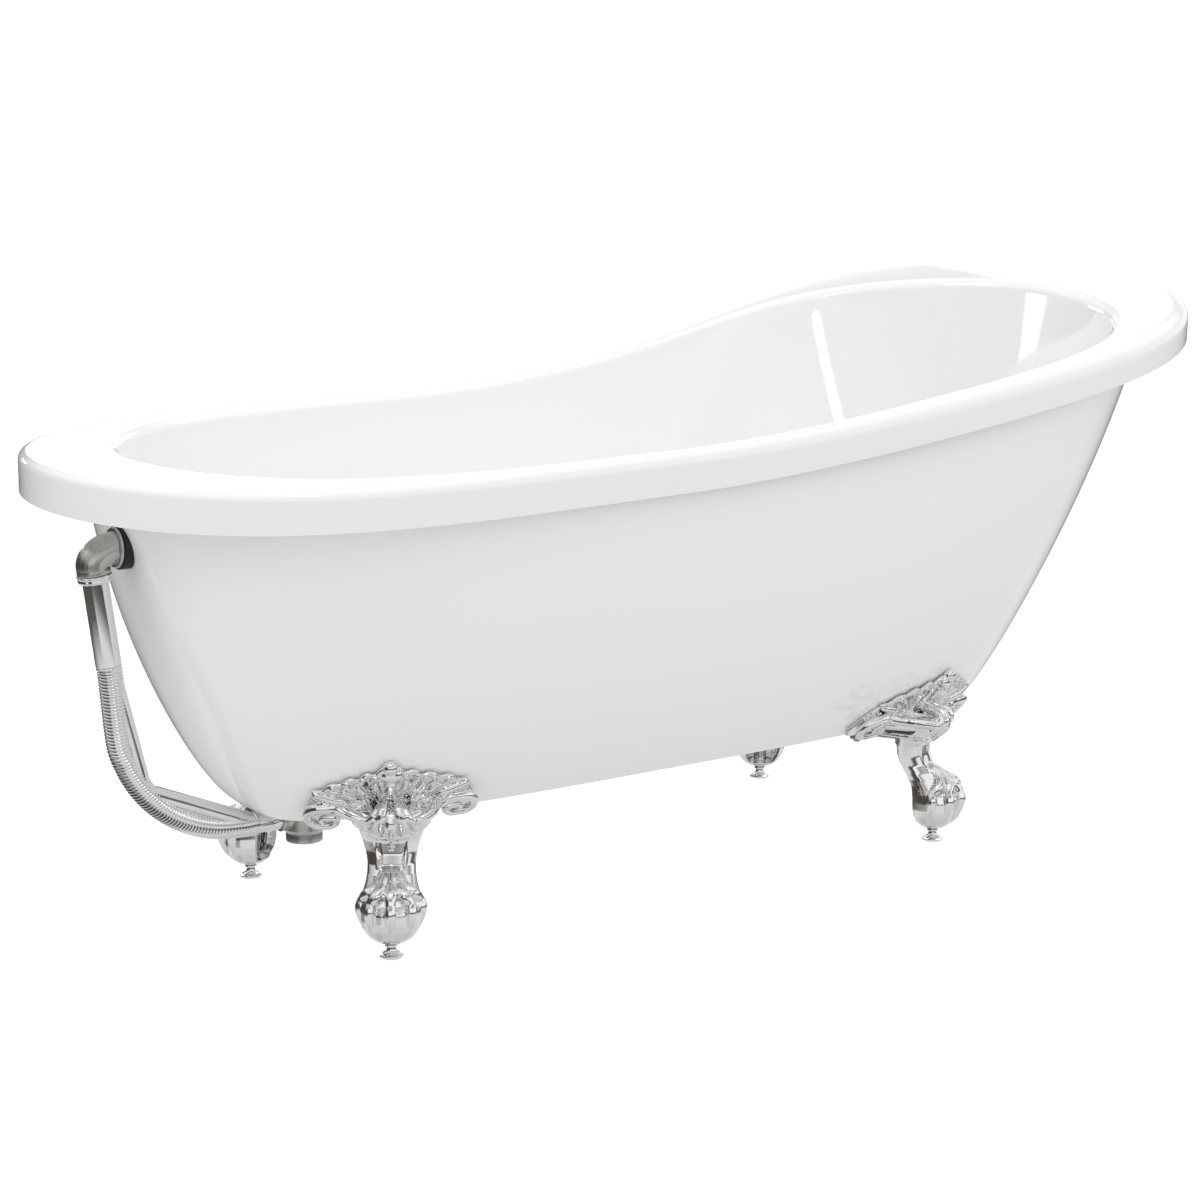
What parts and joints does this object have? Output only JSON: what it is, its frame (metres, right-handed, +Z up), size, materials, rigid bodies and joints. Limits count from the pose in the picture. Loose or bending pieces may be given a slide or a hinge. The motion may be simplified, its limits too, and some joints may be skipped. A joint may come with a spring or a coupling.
{
  "type": "freestanding bathtub",
  "caption": "Single-ended slipper bathtub with a rolled rim on cast claw feet with levelling pads, an exposed overflow pipe and hose, and a lift-up plug.",
  "frame": {"origin": "on the floor under the middle of the tub", "axes": "+X along the tub from the drain end to the raised head end, +Y to the far side, +Z up"},
  "size_m": [1.55, 0.7784, 0.7568],
  "materials": {
    "acrylic": "white gloss",
    "board": "raw plywood",
    "steel": "zinc plated",
    "chrome": "polished",
    "nickel": "brushed nickel",
    "rubber": "matte black"
  },
  "bodies": {
    "root": {"inner_shell": "acrylic", "outer_shell": "acrylic", "base_board": "board", "drain_gasket": "rubber", "drain_flange": "chrome", "shoe_gasket": "rubber", "waste_shoe": "nickel", "outlet_ring": "nickel", "overflow_outer_gasket": "rubber", "overflow_inner_gasket": "rubber", "overflow_elbow": "nickel", "overflow_rose": "chrome", "overflow_screw": "chrome", "overflow_collar": "chrome", "overflow_pipe": "chrome", "overflow_hose": "chrome", "lower_pipe": "chrome", "claw_foot_drain_near": "chrome", "lock_nut_drain_near": "chrome", "spreader_plate_drain_near": "steel", "foot_bolt_drain_near": "steel", "foot_washer_drain_near": "steel", "foot_nut_drain_near": "steel", "claw_foot_drain_far": "chrome", "lock_nut_drain_far": "chrome", "spreader_plate_drain_far": "steel", "foot_bolt_drain_far": "steel", "foot_washer_drain_far": "steel", "foot_nut_drain_far": "steel", "claw_foot_head_near": "chrome", "lock_nut_head_near": "chrome", "spreader_plate_head_near": "steel", "foot_bolt_head_near": "steel", "foot_washer_head_near": "steel", "foot_nut_head_near": "steel", "claw_foot_head_far": "chrome", "lock_nut_head_far": "chrome", "spreader_plate_head_far": "steel", "foot_bolt_head_far": "steel", "foot_washer_head_far": "steel", "foot_nut_head_far": "steel"},
    "plug": {"plug_cap": "chrome", "plug_seal": "rubber", "plug_stem": "nickel"},
    "leveller_drain_near_body": {"leveller_drain_near": "chrome"},
    "leveller_drain_far_body": {"leveller_drain_far": "chrome"},
    "leveller_head_near_body": {"leveller_head_near": "chrome"},
    "leveller_head_far_body": {"leveller_head_far": "chrome"}
  },
  "joints": [
    {"name": "leveller_drain_near_height", "type": "slide", "parent": "root", "child": "leveller_drain_near_body", "axis": [0, 0, -1], "range_m": [0, 0.012]},
    {"name": "leveller_drain_far_height", "type": "slide", "parent": "root", "child": "leveller_drain_far_body", "axis": [0, 0, -1], "range_m": [0, 0.012]},
    {"name": "leveller_head_near_height", "type": "slide", "parent": "root", "child": "leveller_head_near_body", "axis": [0, 0, -1], "range_m": [0, 0.012]},
    {"name": "leveller_head_far_height", "type": "slide", "parent": "root", "child": "leveller_head_far_body", "axis": [0, 0, -1], "range_m": [0, 0.012]},
    {"name": "plug_lift", "type": "slide", "parent": "root", "child": "plug", "axis": [0, 0, 1], "range_m": [0, 0.009]}
  ]
}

◆ ◆ ◆

Select and copy each line from the data that includes the word "joints".

- **SOLUTION TO THE EXERCISE**
What parts and joints does this object have? Output only JSON: what it is, its frame (metres, right-handed, +Z up), size, materials, rigid bodies and joints. Limits count from the pose in the picture. Loose or bending pieces may be given a slide or a hinge. The motion may be simplified, its limits too, and some joints may be skipped. A joint may come with a spring or a coupling.
  "joints": [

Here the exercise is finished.